§ Challenge: Restate all of the data exactly.

§ Source excerpt:

---*---

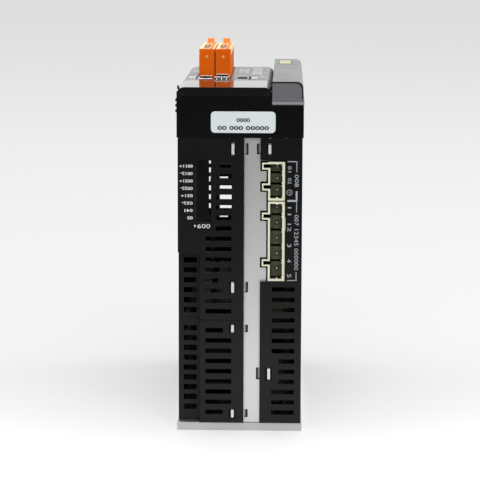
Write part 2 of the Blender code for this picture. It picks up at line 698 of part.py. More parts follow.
def make_upper_end_wall():
    """Folded sheet metal behind the shells at the upper end."""
    left_windows = LEFT_WINDOWS_FRONT + LEFT_WINDOWS_REAR
    tab_left = WINDOW_LEFT_X + TAB_LEFT_IN
    tab_right = WINDOW_RIGHT_X + TAB_RIGHT_IN
    x0 = LONG_SLOT_X1 + 0.6
    x1 = HEADER_X0 - HEADER_PLAY
    y0, y1 = METAL_NEAR, METAL_NEAR + SHEET_T
    foot = block(x0 + 0.5, RIGHT_EDGE, y0 + 0.1, y0 + 10.0, SHELL_BOTTOM + EASE, SHELL_BOTTOM + SHEET_T)
    adds = ears(left_windows, WINDOW_LEFT_X - 1.4, x0 + 1, y0, y1)
    adds += ears(RIGHT_WINDOWS, x1 - 1, WINDOW_RIGHT_X + WINDOW_W + 1.2, y0, y1)
    adds += tabs(left_windows, tab_left, y0) + tabs(RIGHT_WINDOWS, tab_right, y0)
    adds.append(foot)
    cuts = arm_cuts(y0 - 1, y1 + 1)
    cuts += latch_cuts(left_windows, tab_left, y0 - 0.5, y1 + 1)
    cuts += latch_cuts(RIGHT_WINDOWS, tab_right, y0 - 0.5, y1 + 1)
    cuts += [block(LEFT_EDGE + GAP, LEFT_EDGE + NOTCH_W + GAP, y0 - 1, y1 + 1, low + 0.5, high - 0.5)
             for low, high in left_windows]
    cuts += [block(RIGHT_EDGE - NOTCH_W, RIGHT_EDGE, y0 - 1, y1 + 1, low + GAP, high - GAP)
             for low, high in RIGHT_WINDOWS]
    solid("upper_end_wall", "sheet_steel", block(x0, x1, y0, y1, SHELL_BOTTOM, SHELL_TOP),
          add=adds, cut=cuts)


def make_lower_end_wall():
    """Folded sheet metal behind the shells at the lower end, above the fan."""
    x0 = LONG_SLOT_X1 + 0.6
    y0, y1 = METAL_FAR - SHEET_T, METAL_FAR
    low = SPLIT_Z + 0.5
    lip = block(x0 + 0.5, RIGHT_EDGE, y1 - 9.0, y1 - 0.1, low + EASE, low + SHEET_T)
    cuts = arm_cuts(y0 - 1, y1 + 1)
    cuts += [rod("Y", (SPLIT_Z + z, SCREW_X), SHANK_R + GAP, y0 - 1, y1 + 1, 16) for z in SCREW_Z]
    solid("lower_end_wall", "sheet_steel", block(x0, HEADER_X0 - HEADER_PLAY, y0, y1, low, SHELL_TOP),
          add=[lip], cut=cuts)


def make_ground_screws():
    """Pan-head earth screws with captive washers on the lower end wall."""
    seat = METAL_FAR + GAP
    slot, reach, depth = 0.3, 1.7, 1.3
    for i, rise in enumerate(SCREW_Z, start=1):
        x, z = SCREW_X, SPLIT_Z + rise
        washer = rod("Y", (z, x), WASHER_R, seat, seat + 0.8, 20)
        head = rod("Y", (z, x), SCREW_HEAD_R, seat + 0.5, seat + 2.8, 20)
        shank = rod("Y", (z, x), SHANK_R, METAL_FAR - 7.0, seat + 0.5, 12)
        cross = [block(x - reach, x + reach, seat + depth, FAR + 5, z - slot, z + slot),
                 block(x - slot, x + slot, seat + depth, FAR + 5, z - reach, z + reach)]
        solid(f"ground_screw_{i}", "bright_steel", head, add=[washer, shank], cut=cross, smooth=True)


# ---------------------------------------------------------------- connectors
def make_header(name, spec, end):
    """A power connector housing with its blades, at the upper (-1) or lower (+1) end."""
    top, length, arms, pins = spec
    low = top - length
    face = end * (FAR - HEADER_SUNK)
    back = face - end * HEADER_DEPTH
    floor = back + end * HEADER_FLOOR
    y0, y1 = sorted((face, back))
    hollow = sorted((face + end, floor))
    wall, thin = HEADER_WALL, HEADER_WALL * 0.7
    inner_x0, inner_x1 = HEADER_X0 + wall, HEADER_X1 - wall * 1.2
    arm_x0 = HEADER_X0 - HEADER_ARM
    cuts = [block(inner_x0, inner_x1, *hollow, low + wall, top - wall)]
    adds = []
    for z0, z1 in arm_spans(top, arms):
        adds.append(block(arm_x0, HEADER_X0 + 0.3, y0 + EASE, y1 - EASE, z0, z1))
        cuts.append(block(arm_x0 + thin, inner_x0 + 0.5, *hollow, z0 + thin, z1 - thin))
    housing = solid(name, "cream_plastic", block(HEADER_X0, HEADER_X1, y0, y1, low, top),
                    add=adds, cut=cuts)
    centre = (inner_x0 + inner_x1) / 2 + 0.4
    tips = sorted((face - end * BLADE_SUNK, floor - end))
    half = BLADE / 2
    blades = [block(centre - half, centre + half, *tips, top - offset - half, top - offset + half)
              for offset in pins]
    boolean(housing, "UNION", helper(f"{name}-blades", joined(blades)), False)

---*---

§ Answer in full:
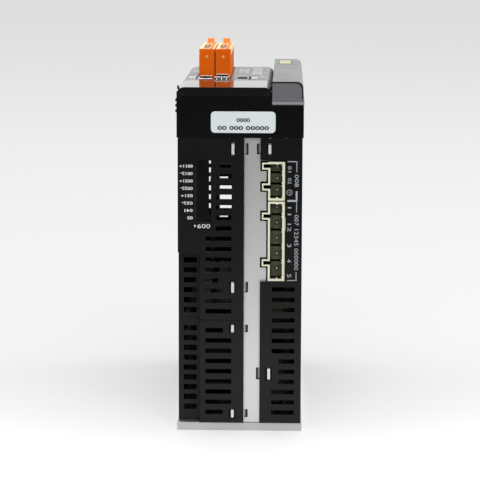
Write part 2 of the Blender code for this picture. It picks up at line 698 of part.py. More parts follow.
def make_upper_end_wall():
    """Folded sheet metal behind the shells at the upper end."""
    left_windows = LEFT_WINDOWS_FRONT + LEFT_WINDOWS_REAR
    tab_left = WINDOW_LEFT_X + TAB_LEFT_IN
    tab_right = WINDOW_RIGHT_X + TAB_RIGHT_IN
    x0 = LONG_SLOT_X1 + 0.6
    x1 = HEADER_X0 - HEADER_PLAY
    y0, y1 = METAL_NEAR, METAL_NEAR + SHEET_T
    foot = block(x0 + 0.5, RIGHT_EDGE, y0 + 0.1, y0 + 10.0, SHELL_BOTTOM + EASE, SHELL_BOTTOM + SHEET_T)
    adds = ears(left_windows, WINDOW_LEFT_X - 1.4, x0 + 1, y0, y1)
    adds += ears(RIGHT_WINDOWS, x1 - 1, WINDOW_RIGHT_X + WINDOW_W + 1.2, y0, y1)
    adds += tabs(left_windows, tab_left, y0) + tabs(RIGHT_WINDOWS, tab_right, y0)
    adds.append(foot)
    cuts = arm_cuts(y0 - 1, y1 + 1)
    cuts += latch_cuts(left_windows, tab_left, y0 - 0.5, y1 + 1)
    cuts += latch_cuts(RIGHT_WINDOWS, tab_right, y0 - 0.5, y1 + 1)
    cuts += [block(LEFT_EDGE + GAP, LEFT_EDGE + NOTCH_W + GAP, y0 - 1, y1 + 1, low + 0.5, high - 0.5)
             for low, high in left_windows]
    cuts += [block(RIGHT_EDGE - NOTCH_W, RIGHT_EDGE, y0 - 1, y1 + 1, low + GAP, high - GAP)
             for low, high in RIGHT_WINDOWS]
    solid("upper_end_wall", "sheet_steel", block(x0, x1, y0, y1, SHELL_BOTTOM, SHELL_TOP),
          add=adds, cut=cuts)


def make_lower_end_wall():
    """Folded sheet metal behind the shells at the lower end, above the fan."""
    x0 = LONG_SLOT_X1 + 0.6
    y0, y1 = METAL_FAR - SHEET_T, METAL_FAR
    low = SPLIT_Z + 0.5
    lip = block(x0 + 0.5, RIGHT_EDGE, y1 - 9.0, y1 - 0.1, low + EASE, low + SHEET_T)
    cuts = arm_cuts(y0 - 1, y1 + 1)
    cuts += [rod("Y", (SPLIT_Z + z, SCREW_X), SHANK_R + GAP, y0 - 1, y1 + 1, 16) for z in SCREW_Z]
    solid("lower_end_wall", "sheet_steel", block(x0, HEADER_X0 - HEADER_PLAY, y0, y1, low, SHELL_TOP),
          add=[lip], cut=cuts)


def make_ground_screws():
    """Pan-head earth screws with captive washers on the lower end wall."""
    seat = METAL_FAR + GAP
    slot, reach, depth = 0.3, 1.7, 1.3
    for i, rise in enumerate(SCREW_Z, start=1):
        x, z = SCREW_X, SPLIT_Z + rise
        washer = rod("Y", (z, x), WASHER_R, seat, seat + 0.8, 20)
        head = rod("Y", (z, x), SCREW_HEAD_R, seat + 0.5, seat + 2.8, 20)
        shank = rod("Y", (z, x), SHANK_R, METAL_FAR - 7.0, seat + 0.5, 12)
        cross = [block(x - reach, x + reach, seat + depth, FAR + 5, z - slot, z + slot),
                 block(x - slot, x + slot, seat + depth, FAR + 5, z - reach, z + reach)]
        solid(f"ground_screw_{i}", "bright_steel", head, add=[washer, shank], cut=cross, smooth=True)


# ---------------------------------------------------------------- connectors
def make_header(name, spec, end):
    """A power connector housing with its blades, at the upper (-1) or lower (+1) end."""
    top, length, arms, pins = spec
    low = top - length
    face = end * (FAR - HEADER_SUNK)
    back = face - end * HEADER_DEPTH
    floor = back + end * HEADER_FLOOR
    y0, y1 = sorted((face, back))
    hollow = sorted((face + end, floor))
    wall, thin = HEADER_WALL, HEADER_WALL * 0.7
    inner_x0, inner_x1 = HEADER_X0 + wall, HEADER_X1 - wall * 1.2
    arm_x0 = HEADER_X0 - HEADER_ARM
    cuts = [block(inner_x0, inner_x1, *hollow, low + wall, top - wall)]
    adds = []
    for z0, z1 in arm_spans(top, arms):
        adds.append(block(arm_x0, HEADER_X0 + 0.3, y0 + EASE, y1 - EASE, z0, z1))
        cuts.append(block(arm_x0 + thin, inner_x0 + 0.5, *hollow, z0 + thin, z1 - thin))
    housing = solid(name, "cream_plastic", block(HEADER_X0, HEADER_X1, y0, y1, low, top),
                    add=adds, cut=cuts)
    centre = (inner_x0 + inner_x1) / 2 + 0.4
    tips = sorted((face - end * BLADE_SUNK, floor - end))
    half = BLADE / 2
    blades = [block(centre - half, centre + half, *tips, top - offset - half, top - offset + half)
              for offset in pins]
    boolean(housing, "UNION", helper(f"{name}-blades", joined(blades)), False)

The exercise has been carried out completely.